Ilustrasi perubahan iklim. (Sandy Indra Pratama| Betahita)

Lebih lanjut Parid mengungkapkan, fenomena perubahan iklim yang kini sedang terjadi telah memberikan dampak signifikan terhadap kondisi sosial, ekonomi, hingga kedaulatan negara.

Yang mana kenaikan permukaan air laut dapat menenggelamkan kawasan pesisir yang dihuni oleh sekitar 60 persen penduduknya. Kondisi itu dapat mengancam kedaulatan negara, karena Indonesia secara geografis merupakan negara kepulauan.

Climate Central memproyeksikan, setidaknya 23 juta orang di Indonesia akan terdampak langsung dan dipaksa menjadi pengungsi internal bila kenaikan muka air laut mencapai 0,6 sampai 2 meter pada akhir abad ini.

Pada 2050, sebanyak 199 kabupaten maupun kota di pesisir pantai Indonesia akan terkena banjir rob tahunan, sekitar 118 ribu hektare wilayah akan terendam air laut, dan kerugian diperkirakan mencapai Rp1.576 triliun.

Selain menenggelamkan pulau-pulau kecil, perubahan iklim diperkirakan juga akan membawa dampak pada penurunan jumlah nelayan hingga krisis pangan laut. Parid mengatakan, dalam setahun nelayan hanya bisa melaut selama enam bulan. Sisanya, mereka harus alih profesi menjadi kuli kasar atau pedagang asongan.

"Berdasarkan catatan kami dari 2010 sampai 2020 peningkatan jumlah nelayan yang meninggal di laut akibat cuaca buruk sangat tinggi. Setiap tahun, rata rata 100 nelayan hilang atau meninggal di laut akibat melaut saat cuaca buruk," katanya.

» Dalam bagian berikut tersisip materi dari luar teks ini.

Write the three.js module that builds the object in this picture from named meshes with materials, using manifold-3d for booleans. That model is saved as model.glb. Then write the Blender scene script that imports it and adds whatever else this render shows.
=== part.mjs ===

Badan Pusat Statistik mencatat sejak 2010 sampai 2019 setidaknya terjadi penurunan profesi nelayan di Indonesia sebanyak 330 ribu orang. Yang mana pada 2010, jumlah nelayan masih sebanyak 2,16 juta orang, dan pada 2019 jumlah nelayan menyusut hanya tinggal 1,83 juta orang.

"Salah satu faktor pendorongnya adalah dampak buruk dari krisis iklim."

Indonesia menghadapi ancaman krisis pangan laut di masa depan akibat perubahan iklim. Bila dibiarkan kondisi itu dapat membuat Indonesia bakal mengimpor ikan dari Vietnam ataupun negara-negara tetangga lainnya. Perubahan iklim juga menyebabkan terumbu karang yang menjadi rumah ikan mati akibat mengalami pemutihan karena krisis iklim pada tahun 2030.

"Saat ini butuh RUU Perubahan Iklim sebagai salah satu cara untuk mendorong keadilan iklim di Indonesia. RUU ini harus menjadi prioritas gerakan masyarakat sipil di Indonesia dan mengajak jejaring internasional."

"Kami juga mendorong implementasi Undang-Undang 7 Tahun 2016 tentang perlindungan dan pemberdayaan nelayan, pembudidayaan ikan, dan petambak garam," imbuhnya.